The piece below was written about a neighbor after his passing. It was not commissioned as a service, but created out of a conviction that his life should be honored. When shared online, it reached thousands across the community who resonated with it. That response revealed the value of putting words to the quiet presence and lasting impact of lives that might otherwise go unnoticed. It also clarified the kind of writing now offered as a service: tribute pieces that capture people, places, and communities with dignity and depth.
The Machinery Is Silent
John Doe died last week.
Who?
Maybe most people outside Loysburg, Pennsylvania wouldn’t know the name. That’s the point. He didn’t perform. But he showed up. And now that he’s gone, everything feels a little less held together around here. If I didn’t believe that Jesus provides, I’d feel more lost.
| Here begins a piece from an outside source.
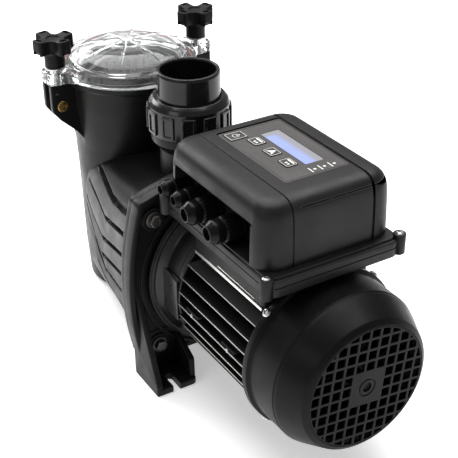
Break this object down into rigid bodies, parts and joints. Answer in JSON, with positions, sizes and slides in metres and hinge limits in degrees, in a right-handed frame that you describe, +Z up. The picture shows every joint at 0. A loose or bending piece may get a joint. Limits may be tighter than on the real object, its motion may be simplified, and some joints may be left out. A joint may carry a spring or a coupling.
{
  "type": "pool pump",
  "caption": "Self-priming pool pump with a strainer pot under a clear screw-down lid, a union outlet on top, a finned motor on a footed bracket and a keypad speed controller.",
  "frame": {"origin": "on the ground under the middle of the pump, halfway between the fan grille and the far edge of the lid, in the plane of the motor shaft", "axes": "+Z up; +X along the motor shaft from the fan to the suction port; +Y towards the cable glands"},
  "size_m": [0.584, 0.246, 0.352],
  "materials": {
    "housing_black": "satin moulded",
    "wet_end_black": "moulded",
    "union_black": "satin moulded",
    "knob_black": "moulded",
    "lid_clear": "clear polished",
    "seal_rubber": "matte",
    "seal_red": "matte",
    "ceramic": "ground",
    "carbon": "lapped",
    "stainless": "bright",
    "shaft_steel": "ground",
    "core_steel": "laminated",
    "brass": "turned",
    "basket_plastic": "moulded",
    "motor_black": "painted",
    "fan_cover_black": "satin moulded",
    "case_charcoal": "fine texture",
    "keypad_grey": "fine texture",
    "key_grey": "fine texture",
    "display_blue": "polished",
    "board_green": "lacquered",
    "gland_black": "gloss moulded"
  },
  "bodies": {
    "root": {"pump_housing": "housing_black", "casing_cover": "housing_black", "casing_o_ring": "seal_rubber", "seal_seat": "ceramic", "diffuser": "wet_end_black", "motor_bracket": "housing_black", "flange_bolt_1": "stainless", "flange_bolt_2": "stainless", "flange_bolt_3": "stainless", "flange_bolt_4": "stainless", "lid_o_ring": "seal_red", "barrel_nut_left": "brass", "barrel_nut_right": "brass", "discharge_o_ring": "seal_rubber", "motor_frame": "motor_black", "front_end_shield": "motor_black", "rear_end_shield": "motor_black", "stator_core": "core_steel", "front_bearing": "shaft_steel", "rear_bearing": "shaft_steel", "fan_cover": "fan_cover_black", "fan_cover_screw_1": "stainless", "fan_cover_screw_2": "stainless", "fan_cover_screw_3": "stainless", "fan_cover_screw_4": "stainless", "controller_pedestal": "case_charcoal", "controller_tray": "case_charcoal", "controller_cover": "case_charcoal", "keypad_panel": "keypad_grey", "display_window": "display_blue", "control_board": "board_green", "gland_body_1": "gland_black", "gland_body_2": "gland_black", "gland_body_3": "gland_black", "gland_body_4": "gland_black", "gland_cap_1": "gland_black", "gland_cap_2": "gland_black", "gland_cap_3": "gland_black", "gland_cap_4": "gland_black"},
    "rotor": {"motor_shaft": "shaft_steel", "rotor_core": "core_steel", "cooling_fan": "wet_end_black", "impeller": "wet_end_black", "seal_head": "carbon"},
    "lid": {"lid": "lid_clear"},
    "washer_left": {"knob_washer_left": "stainless"},
    "knob_left": {"knob_left": "knob_black", "stud_left": "stainless"},
    "washer_right": {"knob_washer_right": "stainless"},
    "knob_right": {"knob_right": "knob_black", "stud_right": "stainless"},
    "basket": {"strainer_basket": "basket_plastic"},
    "tail": {"discharge_tail": "union_black"},
    "union_nut": {"discharge_union_nut": "union_black"},
    "drain_seal": {"drain_seal": "seal_rubber"},
    "drain_plug": {"drain_plug": "knob_black"},
    "key_power": {"key_power": "key_grey"},
    "key_down": {"key_down": "key_grey"},
    "key_menu": {"key_menu": "key_grey"},
    "key_up": {"key_up": "key_grey"}
  },
  "joints": [
    {"name": "rotor_spin", "type": "hinge", "parent": "root", "child": "rotor", "pos_m": [0, 0, 0.125], "axis": [1, 0, 0], "continuous": true},
    {"name": "lid_lift", "type": "slide", "parent": "root", "child": "lid", "axis": [0, 0, 1], "range_m": [0, 0.22]},
    {"name": "left_washer_lift", "type": "slide", "parent": "lid", "child": "washer_left", "axis": [0, 0, 1], "range_m": [0, 0.0225]},
    {"name": "left_knob_turn", "type": "hinge", "parent": "washer_left", "child": "knob_left", "pos_m": [0.207, 0.097, 0.3], "axis": [0, 0, 1], "range_deg": [0, 5400]},
    {"name": "right_washer_lift", "type": "slide", "parent": "lid", "child": "washer_right", "axis": [0, 0, 1], "range_m": [0, 0.0225]},
    {"name": "right_knob_turn", "type": "hinge", "parent": "washer_right", "child": "knob_right", "pos_m": [0.207, -0.097, 0.3], "axis": [0, 0, 1], "range_deg": [0, 5400]},
    {"name": "basket_lift", "type": "slide", "parent": "root", "child": "basket", "axis": [0, 0, 1], "range_m": [0, 0.1325]},
    {"name": "tail_lift", "type": "slide", "parent": "root", "child": "tail", "axis": [0, 0, 1], "range_m": [0, 0.028]},
    {"name": "union_nut_turn", "type": "hinge", "parent": "tail", "child": "union_nut", "pos_m": [0.054, 0, 0.29], "axis": [0, 0, 1], "range_deg": [0, 2520]},
    {"name": "drain_seal_out", "type": "slide", "parent": "root", "child": "drain_seal", "axis": [1, 0, 0], "range_m": [0, 0.0105]},
    {"name": "drain_plug_turn", "type": "hinge", "parent": "drain_seal", "child": "drain_plug", "pos_m": [0.28, 0, 0.03], "axis": [1, 0, 0], "range_deg": [0, 2520]},
    {"name": "key_power_press", "type": "slide", "parent": "root", "child": "key_power", "axis": [0, 0, -1], "range_m": [0, 0.0006], "stiffness_N_per_m": 800},
    {"name": "key_down_press", "type": "slide", "parent": "root", "child": "key_down", "axis": [0, 0, -1], "range_m": [0, 0.0006], "stiffness_N_per_m": 800},
    {"name": "key_menu_press", "type": "slide", "parent": "root", "child": "key_menu", "axis": [0, 0, -1], "range_m": [0, 0.0006], "stiffness_N_per_m": 800},
    {"name": "key_up_press", "type": "slide", "parent": "root", "child": "key_up", "axis": [0, 0, -1], "range_m": [0, 0.0006], "stiffness_N_per_m": 800}
  ],
  "couplings": [
    {"joint": "left_knob_turn", "follows": "left_washer_lift", "rad_per_m": 4188.8},
    {"joint": "right_knob_turn", "follows": "right_washer_lift", "rad_per_m": 4188.8},
    {"joint": "basket_lift", "follows": "lid_lift", "ratio": 0.6},
    {"joint": "union_nut_turn", "follows": "tail_lift", "rad_per_m": 1570.8},
    {"joint": "drain_plug_turn", "follows": "drain_seal_out", "rad_per_m": 4188.8}
  ]
}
Over the past few months, I watched John slow down. Probably for the first time since he learned how to walk. For nearly every day of the eight or nine years I’ve lived here, George was outside. Always working. Always moving. On a tractor. In a truck. In his garden. Tending the beautiful stretch of land that rolls behind my house and the trails on the mountain above it. That land doesn’t look like it belongs to anyone until you realize someone keeps it. Someone carves paths beside Yellow Creek so fishermen and dog walkers can find a little peace. That someone was John.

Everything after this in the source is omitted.